Still, New Haven blew it in terms of public relations:
The timing of New Haven’s decision is what makes it look so bad: It was a cruel bait-and-switch to reject the results after Ricci and others had studied for the exam and done well.
But Ricci actually was not attacking the timing of New Haven’s decision. That never came up. He was saying they should not have been considering the racial impact of the exam at all, even if the law said they were required to do just that.
So Sotomayor and the Second Circuit followed the law – the City of New Haven did nothing wrong at all. And the conservative Supreme Court rewrote the law from the bench. Ford argues that Ricci’s position “threatens to burn down one of the nation’s most important civil rights laws.” And then it kind of did just that.
After the decision, Ford was quite worried:
The plaintiffs in Ricci were undoubtedly sympathetic: hardworking public servants – seventeen of them white, one Hispanic – who expected that the exam they studied for and did well on would determine their eligibility for moving up the ranks. But their legal argument is the latest in a long-standing campaign to turn civil rights laws against themselves. …
Until this Monday, lawyers and judges thought of disparate impact law as a logical extension of the law against intentional discrimination: The premise of the discriminatory impact prohibition is that an employment practice that unnecessarily screens underrepresented groups from the work force is, in effect, just as discriminatory as a “whites only” sign.
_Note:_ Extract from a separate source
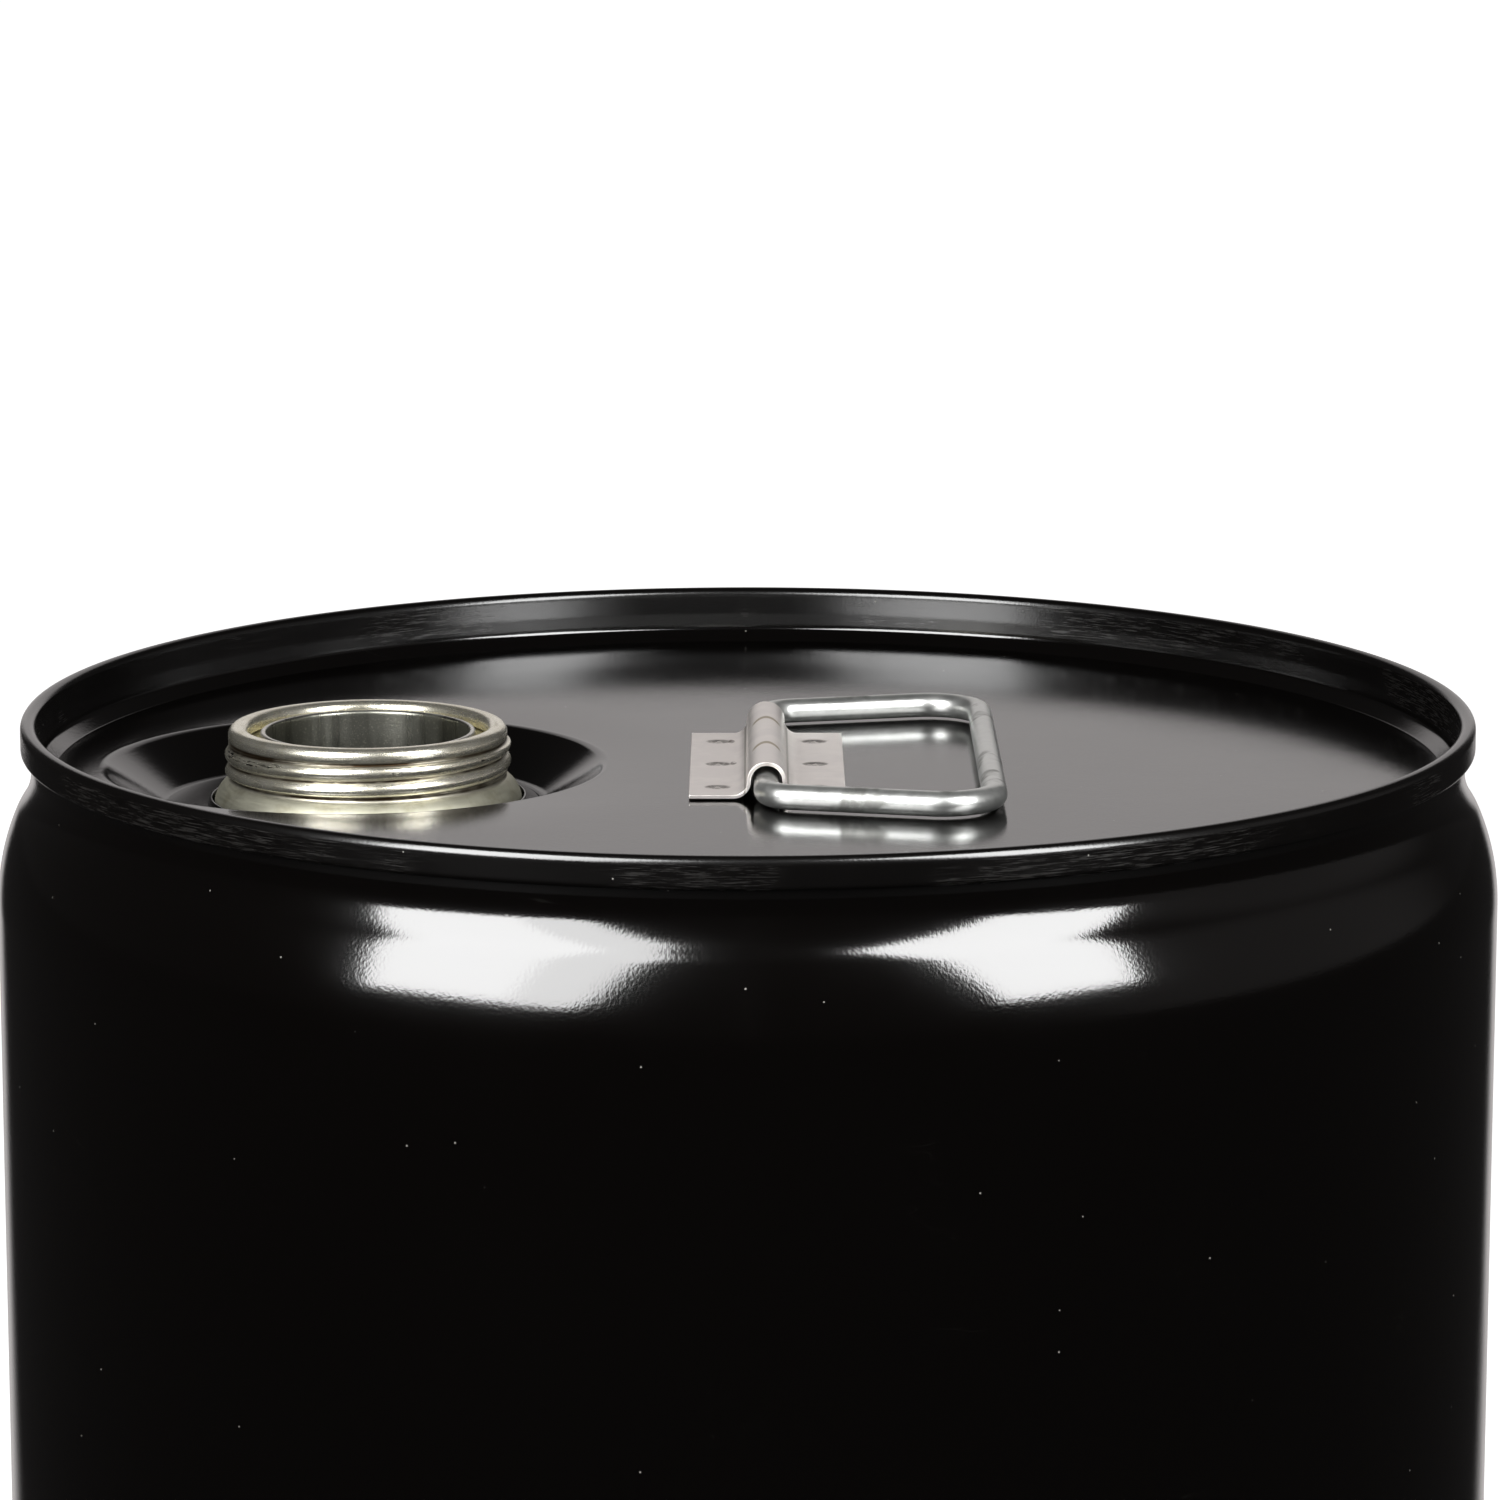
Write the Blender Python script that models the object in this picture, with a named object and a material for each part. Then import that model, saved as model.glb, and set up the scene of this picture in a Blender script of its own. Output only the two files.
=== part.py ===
"""A five-gallon tight-head steel drum with a screw neck and a swinging wire handle.

The drum stands on z = 0 with its axis on Z. The neck lies towards -X and the handle
towards +X. Sizes below are in millimetres, and MM turns them into metres. A name that
ends in _BELOW is measured down from the top of the upper seam.
"""

import math

import bpy

MM = 0.001

# The drum
HEIGHT = 340.0
BODY_RADIUS = 144.3
SHEET = 0.45
HALF_SHEET = SHEET / 2
GAP = 0.3
ROUND_STEPS = 40

# The double seams: five layers of sheet, one FOLD_PITCH apart
SEAM_HEIGHT = 6.0
FOLD_PITCH = 0.65
FOLD_STEPS = 3
TOP_CHUCK_RADIUS = 136.65
BOTTOM_CHUCK_RADIUS = BODY_RADIUS - HALF_SHEET - FOLD_PITCH
HOOK_TIP_DROP = 1.1
BODY_HOOK_CLEARANCE = 0.1
COMPOUND_WIDTH = 0.4
COMPOUND_TOP_DROP = 0.1
COMPOUND_HEIGHT = 0.75

# The shoulder, from the neck-in under the upper seam to the straight wall
NECK_IN_BELOW = 9.6
SHOULDER_SLOPE = 34.5
SHOULDER_BREAK = 23.5
SHOULDER_HOLLOW = 12.6
SHOULDER_UPPER = 12.5
SHOULDER_LOWER = 41.0

# The top head
FLOOR_BELOW = 11.0
CHUCK_DRAFT = 5.0
CHUCK_DRAFT_BELOW = 5.0
STEP_BELOW = 8.3
STEP_BEND = 1.4
STEP_SLOPE = 50.0
HEAD_FILLET = 0.9
RECESS_CENTRE = (-76.0, 1.5)
RECESS_RADIUS = 49.4
RECESS_DEPTH = 8.0
RECESS_SLOPE = 35.0
RECESS_ROUND = 3.0
RECESS_FLAT_RADIUS = 33.0
COLLAR_RADIUS = 30.3
COLLAR_ROUND = 0.7
COLLAR_HEIGHT = 1.8

# The bottom head
COUNTERSINK = 8.0
BOTTOM_FILLET = 2.5
PANEL_RADIUS = 104.0
PANEL_SLOPE_WIDTH = 6.0
PANEL_RISE = 1.2

# The screw neck
NECK_CENTRE = (-73.4, 1.5)
NECK_SHEET = 0.4
NECK_STEPS = 24
NECK_TOP_BELOW = 3.6
NECK_BASE_RADIUS = 29.5
FLARE_ROUND = 5.5
FLARE_HOLLOW = 1.0
FLANGE_RADIUS = 35.0
FLANGE_ROUND = 0.8
BEAD_OUTER = 26.9
BEAD_INNER = 23.1
BEAD_ROUND = 1.45
BEAD_STEP_HEIGHT = 0.4
BEAD_LIP = 1.2
THREAD_ROOT = 26.6
THREAD_LIFT = 1.0
THREAD_PITCH = 3.3
THREAD_TOP_BELOW = 6.5
THREAD_BOTTOM_BELOW = 13.3
THREAD_CREST_BELOW = 9.2
THREAD_ROWS = 14
THREAD_FADE = 0.8
THREAD_FULLNESS = 0.6

# The gasket, the inner sleeve, and the sealing ring between the sleeve and the bead
GASKET_INNER = 31.5
GASKET_OUTER = 34.5
GASKET_THICKNESS = 0.6
SLEEVE_BORE = 19.6
SLEEVE_TOP_BELOW = 4.7
SLEEVE_CURL = 0.4
SLEEVE_LIP = 0.8
SLEEVE_FLARE_RADIUS = 33.5
SLEEVE_FLARE_ROUND = 2.0
SEAL_INNER = 20.4
SEAL_OUTER = 25.6
SEAL_TOP_BELOW = 7.0
SEAL_THICKNESS = 2.0

# The handle's bracket, a strap bent over the wire
BRACKET_SHEET = 0.75
BRACKET_LEFT = -11.1
BRACKET_RIGHT = 18.4
BRACKET_NEAR = -36.7
BRACKET_FAR = 25.1
BRACKET_BEND = 2.9
HUMP_HALF_WIDTH = 3.7
HUMP_HEIGHT = 7.05

# The handle, a closed loop of wire that lies flat on the head
PIVOT_X = 3.5
HANDLE_Y = -3.5
WIRE_RADIUS = 2.4
HANDLE_REACH = 42.5
PIVOT_HALF_LENGTH = 42.1
LEG_SPLAY = 13.3
PIVOT_BEND = 6.5
END_BEND = 10.0
BEND_STEPS = 4

FLOOR = HEIGHT - FLOOR_BELOW
FLANGE_HEIGHT = FLOOR - RECESS_DEPTH - SHEET - 2 * GAP - GASKET_THICKNESS - NECK_SHEET / 2
PIVOT_HEIGHT = FLOOR + GAP + WIRE_RADIUS
AXIS = (0.0, 0.0)


# ---- Profiles -------------------------------------------------------------------

class Profile:
    """A path of (radius, height, centre) points, drawn with lines and tangent arcs."""

    def __init__(self, radius, height, heading, centre=AXIS):
        self.radius = radius
        self.height = height
        self.heading = heading
        self.centre = centre
        self.points = [(radius, height, centre)]

    def go_to(self, radius, height):
        self.radius = radius
        self.height = height
        self.points.append((radius, height, self.centre))

    def line(self, length):
        angle = math.radians(self.heading)
        self.go_to(self.radius + length * math.cos(angle), self.height + length * math.sin(angle))

    def line_to_height(self, height):
        self.line((height - self.height) / math.sin(math.radians(self.heading)))

    def line_to_radius(self, radius):
        self.line((radius - self.radius) / math.cos(math.radians(self.heading)))

    def arc(self, bend, turn, steps):
        """Turn by turn degrees, left when positive, on a circle of radius bend."""
        outward = math.radians(self.heading - math.copysign(90.0, turn))
        centre_radius = self.radius - bend * math.cos(outward)
        centre_height = self.height - bend * math.sin(outward)
        for step in range(1, steps + 1):
            angle = outward + math.radians(turn * step / steps)
            self.go_to(centre_radius + bend * math.cos(angle), centre_height + bend * math.sin(angle))
        self.heading += turn

    def recentre(self, radius, centre):
        """Go on around another axis, across a flat at the same height."""
        self.centre = centre
        self.go_to(radius, self.height)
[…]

Ford had argued that Frank Ricci’s case was a loser under established law and the district court was right to dismiss it on summary judgment, and Sotomayor and the Second Circuit right to reject it on appeal, and why the U.S. Court of Appeals for the 2nd Circuit Court was right to reject Ricci’s appeal. Now all bets are off:
Now the Supreme Court has changed the law, recasting disparate impact law as a kind of affirmative action – an unfair racial preference – rather than an equal-opportunity law.
And it gets weird:
Why would it be discriminatory to discard the results of an employment exam in order to avoid a discriminatory racial impact but not discriminatory to choose one exam over another in order to avoid such a racial impact? If an employer chooses Exam A instead of Exam B because Exam A is more likely to increase the number of successful minority applicants, the members of the disfavored racial groups may well have a reverse discrimination case similar to Frank Ricci’s. Since choosing the exam with the smallest racial impact is exactly what disparate impact law requires of employers, it’s possible that any application of disparate impact law is discriminatory. Indeed, in his concurring opinion in Ricci, Justice Scalia looks forward to the day that the court will decide whether the disparate impact prohibition of Title VII is unconstitutional race discrimination under the equal protection clause of the 14th Amendment.
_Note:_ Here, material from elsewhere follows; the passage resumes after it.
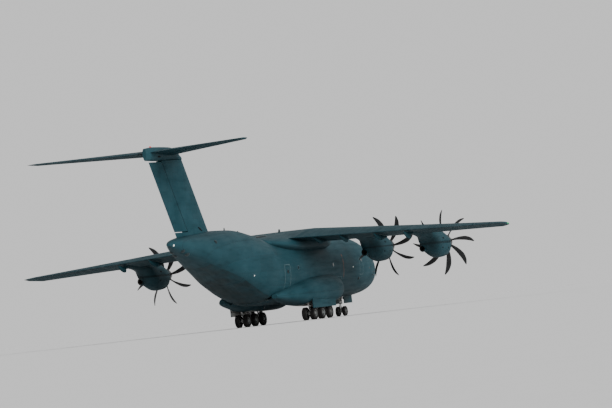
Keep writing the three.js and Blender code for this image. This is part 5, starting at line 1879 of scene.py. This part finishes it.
# Station behind the blades, angle, and half length and half height of each vent
VENTS = [
    (1.3, 10, 0.1, 0.05),
    (1.75, -16, 0.1, 0.05),
    (2.75, 16, 0.15, 0.07),
    (3.0, -22, 0.1, 0.06),
    (1.6, -62, 0.22, 0.1),
]
for engine in ENGINES:
    known = smooth_table(nacelle_table(engine, engine["y"]))
    vents = []
    for s, degrees, long, high in VENTS:
        for turn in (degrees, 180 - degrees):
            vents.append(oval_patch(known, engine["s"] + s, turn, long, high))
    show(f"nacelle_vents_{engine['number']}", together(*vents), HOLLOW_SHADE)

# A slot at the tail fairing, and one low on the fin that lies along its sweep, both painted shade
LEAN_COS, LEAN_SIN = 0.914, 0.407
slots = [oval_patch(smooth_table(TAIL_FAIRING), 40.9, -28, 0.3, 0.07)]
ring = []
for a in turns(28):
    ds, dz = math.cos(a) * 0.42, math.sin(a) * 0.07
    ring.append((34.4 + ds * LEAN_COS - dz * LEAN_SIN, 8.15 + dz * LEAN_COS + ds * LEAN_SIN))
slots.append(side_prism(ring, 0.3, 0.397))
show("fin_slots", both(together(*slots)), HOLLOW_SHADE)


# Finishes for the CAD nodes that stay


def refinish(node, look):
    """Gives a CAD node that stays a procedural material."""
    made = frame["nodes"][node]
    for made_slot in made.material_slots:
        made_slot.link = "OBJECT"
        made_slot.material = look


for node, look in (
    ("cargo_floor", DECK),
    ("cockpit_deck", COCKPIT),
    ("instrument_panel", PANEL),
    # The nose gear doors carry the painted shade of the belly
    ("nose_gear_door_left", SHADED_BELLY_SKIN),
    ("nose_gear_door_right", SHADED_BELLY_SKIN),
):
    refinish(node, look)
for engine in ENGINES:
    refinish(f"engine_block_{engine['number']}", STEEL)


# Floor, light and camera

STAGE = bpy.context.scene.collection.objects
FLOOR_RADIUS = 600.0
FLOOR_SIDES = 128
disc = [(FLOOR_RADIUS * math.cos(a), FLOOR_RADIUS * math.sin(a), 0) for a in turns(FLOOR_SIDES)]
floor = bpy.data.objects.new("floor", mesh_from(disc, [tuple(range(FLOOR_SIDES))]))
STAGE.link(floor)
floor_look = Look("floor_paint")
speckle = floor_look.noise(floor_look.place(), 3.0, 4)
shade = floor_look.mix(floor_look.fit(speckle, 0.3, 0.7), grey(0.582), grey(0.5926))
floor_look.finish(shade, 1.0, Specular_IOR_Level=0.0)
floor.data.materials.append(floor_look.material)

SKY = 0.8
world = bpy.data.worlds.new("studio")
world.use_nodes = True
background = world.node_tree.nodes["Background"].inputs
background["Color"].default_value = grey(1)
background["Strength"].default_value = SKY
bpy.context.scene.world = world

# A wide key light from the side that the photograph shows, and a weak one from the other side
LIGHT_ANGLE = math.radians(32)
for light_name, energy, shines in (
    ("key_light", 5.0, (0.5, 0.8, -0.24)),
    ("fill_light", 1.5, (-0.6, -0.7, -0.35)),
):
    lamp = bpy.data.lights.new(light_name, "SUN")
    lamp.energy = energy
    lamp.angle = LIGHT_ANGLE
    held = bpy.data.objects.new(light_name, lamp)
    held.rotation_euler = Vector(shines).to_track_quat("-Z", "Y").to_euler()
    held.visible_glossy = False
    STAGE.link(held)

PHOTO_LENS = 304.2
CAMERA_AT = Vector((-194.4, -79.4, 0.3))
CAMERA_AIM = Vector((0.86, -2.1, 4.7))
CAMERA_ROLL = math.radians(-6.55)
camera = bpy.data.objects.new("camera", bpy.data.cameras.new("camera"))
camera.data.lens = PHOTO_LENS
camera.data.sensor_width = 36
camera.data.clip_start = 1
camera.data.clip_end = 6000
camera.location = CAMERA_AT
camera.rotation_mode = "QUATERNION"
looks = (CAMERA_AIM - CAMERA_AT).to_track_quat("-Z", "Y")
camera.rotation_quaternion = looks @ Quaternion((0, 0, 1), CAMERA_ROLL)
STAGE.link(camera)
bpy.context.scene.camera = camera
Ford walks through a whole slew of examples of where this could lead, but settles on this:
One could say that any effort to combat racial inequality is itself race conscious and therefore discriminatory. So far, no one has been bold enough to make this argument against laws prohibiting intentional discrimination on the basis of race or sex, but opponents of gay rights have made just such an argument, attacking laws that prohibit discrimination on the basis of sexual orientation as “special rights.”
He notes that has come to be Scalia’s position – no one gets special rights, with an odd definition of just what is special that is getting odder all the time:
Of course, for the gay person looking for a job or an apartment and facing bias at every turn, basic protection against discrimination doesn’t seem like favoritism. But taken out of their social and historical context, all civil rights can be made to look like special rights. Civil rights laws aren’t just derived from abstract principles of justice – they also reflect a policy decision about how to best direct the scarce resources that must be dedicated to the enforcement of the law and the litigation of disputes. Federal law doesn’t demand that employers treat all of their employees fairly in every respect; it prohibits only unfairness that’s based on race, color, sex, religion, national origin, age, and disability. (I hope we’ll add sexual orientation to this list soon.) …
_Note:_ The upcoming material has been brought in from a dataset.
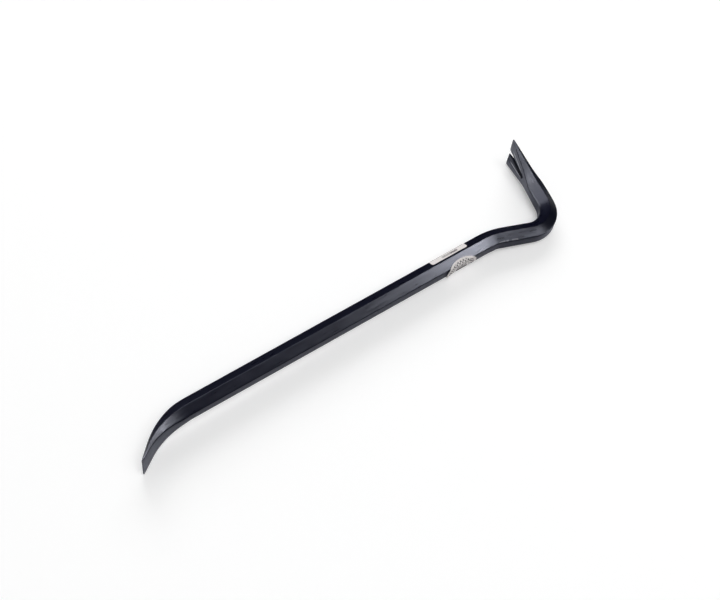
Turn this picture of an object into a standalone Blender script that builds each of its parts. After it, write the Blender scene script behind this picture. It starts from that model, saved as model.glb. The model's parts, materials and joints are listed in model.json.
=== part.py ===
"""Crowbar of about 490 mm, forged from one hexagonal bar.

The bar runs along X. Its bends lie in one plane, which cuts the hexagon through two opposite flats:
the inner flat faces the hook's inside (+Y on the shank) and the outer flat faces away from it. One end
is a curved chisel, and the other a hook that ends in a nail claw. Two paper labels are stuck round the
shank, beside the hook. The finished bar is laid down on the three points that it rests on.
"""

import math

import bmesh
import bpy
from mathutils import Matrix, Vector, geometry

# Bar stock
HEX_ACROSS_FLATS = 0.018
CORNER_RADIUS = 0.0015
CORNER_STEPS = 3
SHANK_LENGTH = 0.332

# Chisel end, measured back from its edge
CHISEL_BEND_RADIUS = 0.0825
CHISEL_BEND_ANGLE = math.radians(38.5)
CHISEL_STRAIGHT = 0.0165
CHISEL_WIDTH = 0.031
CHISEL_EDGE_THICKNESS = 0.0012
CHISEL_BLADE_LENGTH = 0.0237
CHISEL_BLADE_THICKNESS = 0.0066
CHISEL_BLADE_FLAT = 0.0232
CHISEL_TAPER_LENGTH = 0.060

# Neck and hook
NECK_BEND_RADIUS = 0.0755
NECK_BEND_ANGLE = math.radians(19.6)
NECK_LENGTH = 0.028
HOOK_BEND_RADIUS = 0.0238
HOOK_BEND_ANGLE = math.radians(101.4)
CLAW_ARM_LENGTH = 0.0706

# Claw end, measured back from its tip
CLAW_WIDTH = 0.042
CLAW_TIP_THICKNESS = 0.0015
CLAW_BLADE_LENGTH = 0.037
CLAW_BLADE_WIDTH = 0.0323
CLAW_BLADE_THICKNESS = 0.0096
CLAW_BLADE_INNER_FLAT = 0.0157
CLAW_BLADE_OUTER_FLAT = 0.0244
CLAW_SHOULDER_LENGTH = 0.050
CLAW_SHOULDER_WIDTH = 0.0295
CLAW_SHOULDER_THICKNESS = 0.0149
CLAW_SHOULDER_INNER_FLAT = 0.0085
CLAW_SHOULDER_OUTER_FLAT = 0.0187
CLAW_TAPER_LENGTH = 0.073

# The flats lean about the bar's line, from its inside toward +Z, most where the claw's taper starts
CLAW_LEAN = math.radians(11.5)
CLAW_LEAN_LENGTH = 0.095

# Nail slot and the bevel round it, on the claw's inner flat
SLOT_DEPTH = 0.0325
SLOT_MOUTH = 0.0067
SLOT_ROOT_RADIUS = 0.0019
BEVEL_MOUTH = 0.021
BEVEL_ROOT_RADIUS = 0.0036
BEVEL_DEPTH_AT_TIP = 0.0006
BEVEL_DEPTH_AT_ROOT = 0.0030
SLOT_ROOT_STEPS = 10

# Paper labels on the shank
LABEL_THICKNESS = 0.0002
LABEL_CLEARANCE = 0.0003
PLAIN_LABEL_LENGTH = 0.042
PLAIN_LABEL_WIDTH = 0.016
PLAIN_LABEL_ON_SIDE_FACE = 0.0073
PLAIN_LABEL_CORNER_RADIUS = 0.002
PLAIN_LABEL_CORNER_STEPS = 4
PLAIN_LABEL_TO_NECK = 0.0374
OVAL_LABEL_LENGTH = 0.0366
OVAL_LABEL_WIDTH = 0.0254
OVAL_LABEL_ON_SIDE_FACE = 0.0053
OVAL_LABEL_TO_NECK = 0.0307
OVAL_LABEL_STEPS = 48

# How finely the bends and tapers are stepped, and how far a taper's start is rounded out
BEND_STEP = math.radians(6.0)
TAPER_STEP = 0.0035
TAPER_EASE = 0.004
EDGE_LAND = 0.0004

# The hexagon: a side is as long as the radius to its corners
SIXTH = math.radians(60.0)
HEX_RADIUS = HEX_ACROSS_FLATS / math.sqrt(3.0)
FLAT_BETWEEN_CORNERS = HEX_RADIUS - 2.0 * CORNER_RADIUS * math.tan(SIXTH / 2.0)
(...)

So is it now discriminatory to prohibit discrimination? Ford hopes not:
This country has a long and ugly history of specific types of discrimination, such as discrimination on the basis of race. Although things have changed for the better, racism isn’t a thing of the past yet. And the continuing effects of past racism still limit opportunities for many racial minorities today. Addressing these injustices isn’t doing anyone a special favor – it’s simply doing justice.
And this one case, from one firefighter, seems to change everything:
The majority in Ricci ignored the social and historical context that defines civil rights law, just as it ignored more than three decades of judicial precedent and the explicit endorsement of Congress, which wrote disparate impact law into Title VII in 1991. By means of shameless judicial activism, it turned the civil rights tradition against itself and against social justice. The logic that condemned New Haven’s awkward but defensible attempt to avoid the discriminatory effects of its promotion exam can be extended to condemn any attempt to prevent any form of discrimination.
Ford says this is the future:
It will take only a sympathetic plaintiff, a hapless defendant, some bad facts, and some clever lawyers to make even the most well-established civil right look like a special privilege.
And that makes this an odd thing to have happened in the first months of the administration of our first black president. But as many a conservative now says, someone has to protect the older, white, straight man. It seems they can’t deal with the competition.
On the other hand, up in the Human Resources Information Center of more than one major corporation, life will be a bit less hectic.
Sotomayor ruled according to the law at the time and the case presented…
Jumping to any other conclusion is foolish.
Sotomayor should have not simply put procedure over common sense. Such laws have nothing to do with justice, nor do they take into consideration the time, trouble and expense the firefighters incurred to try to pass an exam in order to better support their families. The SCOTUS apparently believes she was wrong.
And what about the Deskovic case? Where was her empathy?